Lynley is concerned about the lack of women and the lack of Māori taking sciences. She was only one of two women in her physics classes. “But our lecturer was female and she was inspiring,” she says. Pākehā males and international students dominated her computer science classes.
This year, Lynley has started studying for her Master of Science (Research) in computer science, and she’s also working as a research assistant and a mentor for Māori students. “University has helped me connect to my Māori side. I can see the divide between Māori and Pākehā at university and that’s something I’d like to see change.” She's started to learn te reo Māori.
While Lynley's still firming up what she’ll study for her masters degree, it’s likely to be in the field of human-computer interaction. “How we can make computing more accessible to all types of people, make people want to use computers more.”
When Lynley started studying computer science she thought it would just be a matter of learning computer languages such as C# and Java. “But I soon realised that you have to learn how to work with different languages and it’s more important to know the principles of how to pick up a coding language. It’s a subject that’s constantly changing and you have to be able to pick up new ideas and run with them, and it’s really important to be able to work in teams.”

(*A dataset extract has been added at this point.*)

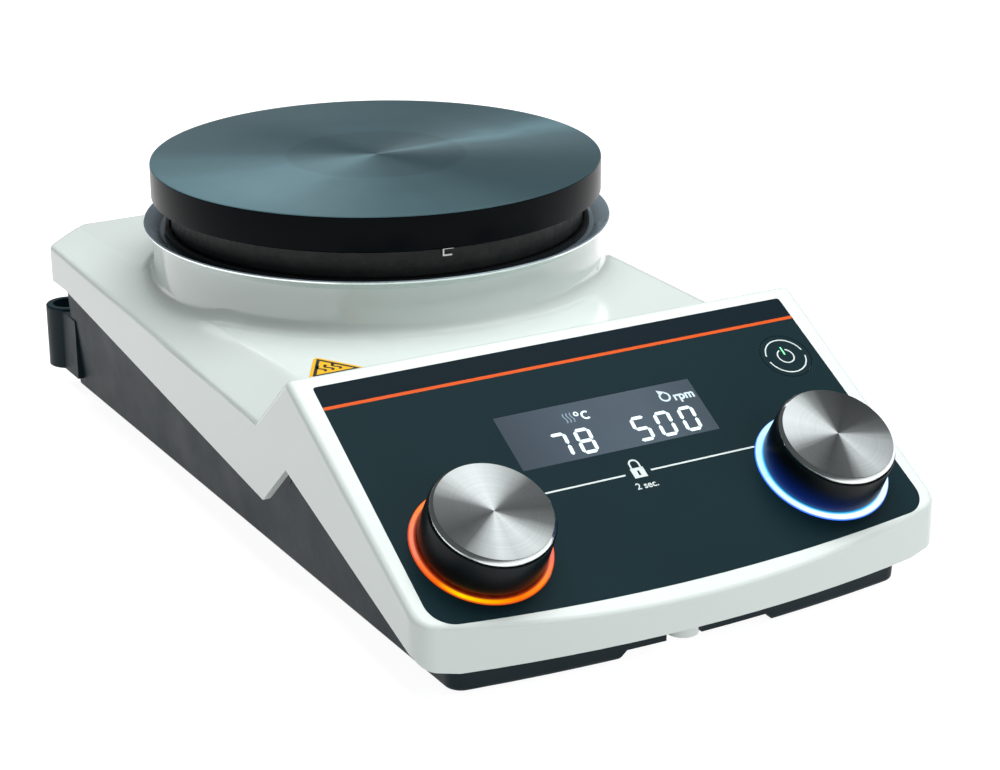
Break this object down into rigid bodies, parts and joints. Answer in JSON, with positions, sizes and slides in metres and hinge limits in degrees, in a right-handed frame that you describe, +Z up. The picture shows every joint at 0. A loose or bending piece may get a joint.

During her study years, Lynley was awarded a Dame Te Atairangikaahu Scholarship, co-funded by Waikato Regional Council and Waikato Tainui, and she also managed to travel overseas for the first time in her life, thanks to a Australian Institute of Nuclear Science and Engineering (AINSE) scholarship. There, physicists and other academics talked about their research in extreme environments.
"That was an awesome opportunity. I’ve loved my time at Waikato. I like the fact it’s central and it attracts such a mix of people from all walks of life and all around the region. I’ve taken advantage of the range of learning opportunities. I’ve never felt boxed in, I’ve been able to explore and have fun, and if I find an academic’s online profile and they’re researching something I’m interested in, I simply go and knock on their door for a chat."
And outside uni? “I do a lot of ‘nerdy reading’, and for something completely different I really like watching the home organisation channels, seeing all these simple yet effective ideas for storage.”